Auf die Beschwerde der Markeninhaberin wird der Beschluß der Markenstelle für Klasse 11 IR des Deutschen Patent- und Markenamtes vom 6. Mai 2003 aufgehoben.

Gründe

I.

Die unter der Nummer 717 747 international registrierte Wortmarke DIE SONNE DES WINTERS beansprucht in Deutschland Schutz für verschiedene Waren und Dienstleistungen der Klassen 11, 19 und 37.

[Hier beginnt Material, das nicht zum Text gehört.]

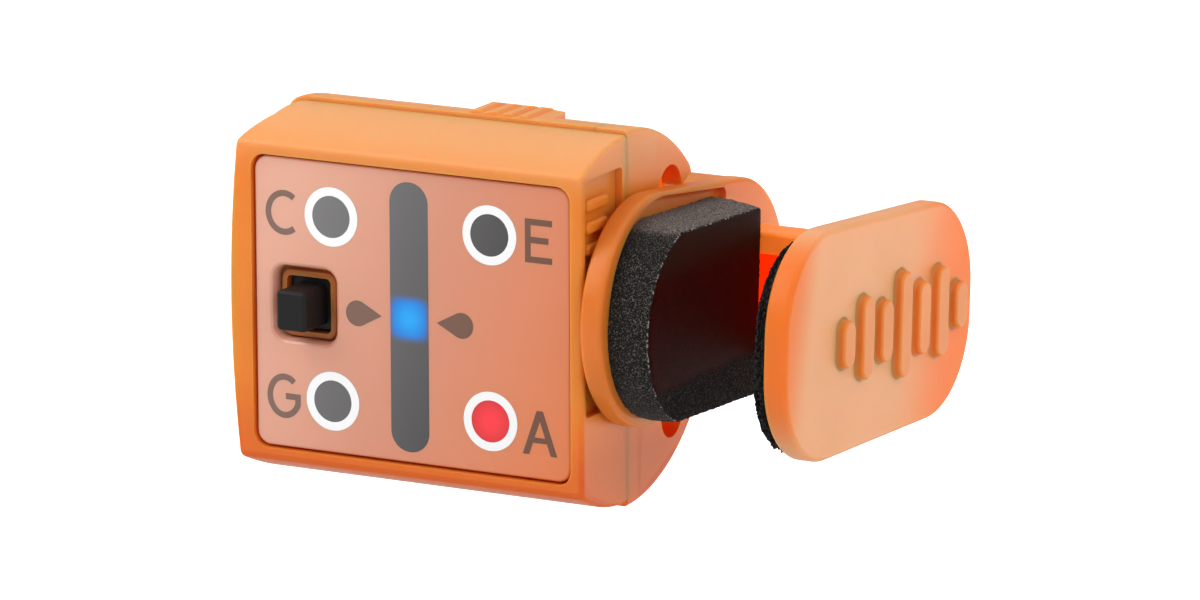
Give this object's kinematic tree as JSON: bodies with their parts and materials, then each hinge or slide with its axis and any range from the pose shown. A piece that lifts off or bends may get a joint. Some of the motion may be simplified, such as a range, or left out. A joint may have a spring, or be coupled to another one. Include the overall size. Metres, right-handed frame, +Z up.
{
  "type": "clip on tuner",
  "caption": "Clip-on instrument tuner: translucent housing with a light display that tilts on a drum, and a sprung sliding jaw that grips a headstock.",
  "frame": {"origin": "centre of the fixed pad's gripping face", "axes": "+X out of the fixed pad towards the sliding jaw, +Y away from the display side, +Z up along the display"},
  "size_m": [0.0433, 0.0285, 0.0264],
  "materials": {
    "case": "satin translucent",
    "lens": "frosted translucent",
    "light_guide": "diffusing",
    "button": "matt",
    "switch": "satin",
    "board": "solder mask",
    "led": "clear",
    "chip": "moulded",
    "plated_metal": "nickel plated",
    "ceramic": "sintered",
    "contact": "satin",
    "lead": "insulated",
    "steel": "bright",
    "foam": "fine open foam"
  },
  "bodies": {
    "clip": {"fixed_jaw": "case", "fixed_pad": "foam", "sleeve_end_cap": "case", "end_cap_screws": "steel", "clip_spring": "steel"},
    "tuner": {"front_case": "case", "rear_case": "case", "case_screws": "steel", "display_lens": "lens", "light_guide": "light_guide", "power_switch": "switch", "circuit_board": "board", "string_leds": "led", "meter_leds": "led", "tuner_chip": "chip", "clock_crystal": "plated_metal", "chip_capacitors": "ceramic", "coin_cell": "plated_metal", "battery_contact_negative": "contact", "battery_contact_positive": "contact", "piezo_sensor": "contact", "piezo_leads": "lead", "tilt_retainers": "steel", "retainer_screws": "steel"},
    "jaw": {"sliding_jaw": "case", "moving_pad": "foam", "spring_follower": "case", "follower_screw": "steel"},
    "button": {"power_button": "button"},
    "door": {"battery_door": "case"}
  },
  "joints": [
    {"name": "jaw_slide", "type": "slide", "parent": "clip", "child": "jaw", "axis": [1, 0, 0], "range_m": [0, 0.012], "stiffness_N_per_m": 120, "springref_m": -0.02, "deforming": ["clip_spring"]},
    {"name": "display_tilt", "type": "hinge", "parent": "clip", "child": "tuner", "pos_m": [0, 0.01058, -0.00065], "axis": [1, 0, 0], "range_deg": [-20, 20]},
    {"name": "button_press", "type": "slide", "parent": "tuner", "child": "button", "axis": [0, 1, 0], "range_m": [0, 0.0003], "stiffness_N_per_m": 1500, "springref_m": -0.0002},
    {"name": "door_slide", "type": "slide", "parent": "tuner", "child": "door", "axis": [-1, 0, 0], "range_m": [0, 0.0245]}
  ]
}
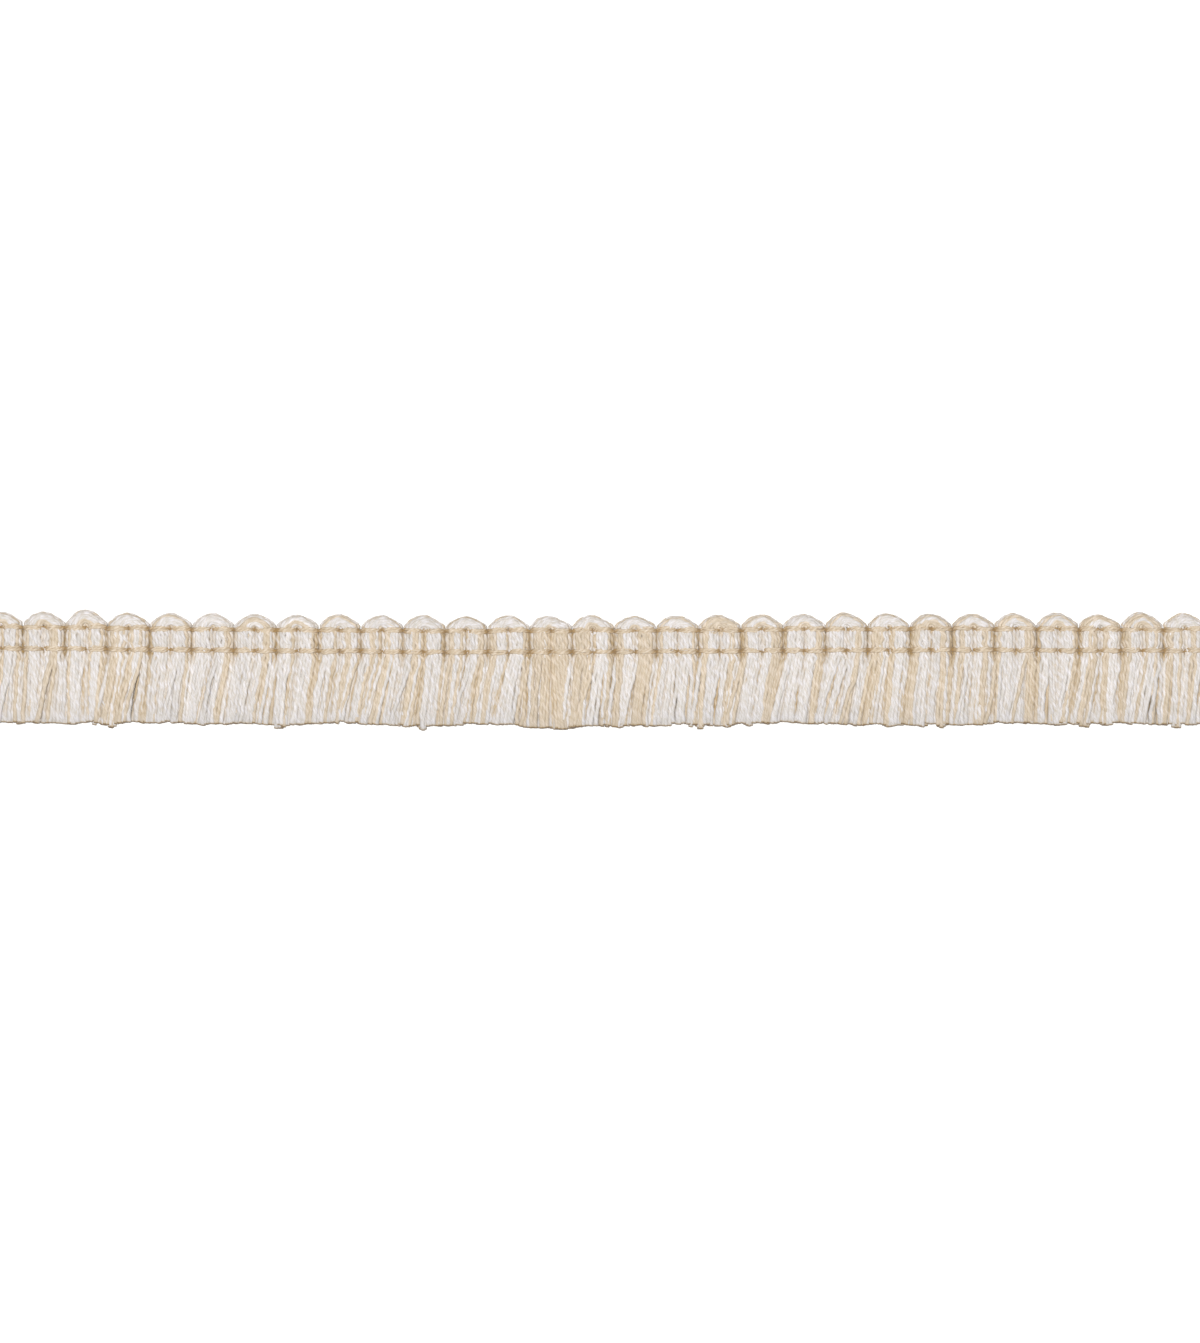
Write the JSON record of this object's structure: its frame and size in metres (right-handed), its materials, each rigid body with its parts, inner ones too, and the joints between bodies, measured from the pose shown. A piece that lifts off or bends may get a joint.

Mit Beschluß vom 6. Mai 2003 hat die mit einer Beamtin des höheren Dienstes besetzte Markenstelle für Klasse 11 IR des Deutschen Patent- und Markenamts der IR-Marke den Schutz in Deutschland wegen fehlender Unterscheidungskraft (§ 8 Abs 2 Nr 1 MarkenG, Art 6 quinquies B Nr 2, 1. Alt PVÜ) verweigert. Der um Schutz nachsuchenden Wortfolge "DIE SONNE DES WINTERS" sei lediglich zu entnehmen, daß die so bezeichneten Waren und Dienstleistungen, die alle auf dem Gebiet der Heizungstechnik angesiedelt seien, dazu dienten, im Winter die wärmende Funktion der Sonne zu ersetzen. Im Hinblick darauf, daß auf dem betroffenen Waren- und Dienstleistungsbereich der Vergleich mit der Wärmewirkung der Sonne häufig anzutreffen sei, wie die Internet-Seiten in der Anlage des Beschlusses belegten, werde die vorliegend gewählte sprachliche Formulierung von den angesprochenen Verkehrskreisen nur als ausschließlich produkt- oder dienstleistungsbezogene Sachinformation und nicht als markenmäßiger betrieblicher Herkunftshinweis aufgefaßt werden.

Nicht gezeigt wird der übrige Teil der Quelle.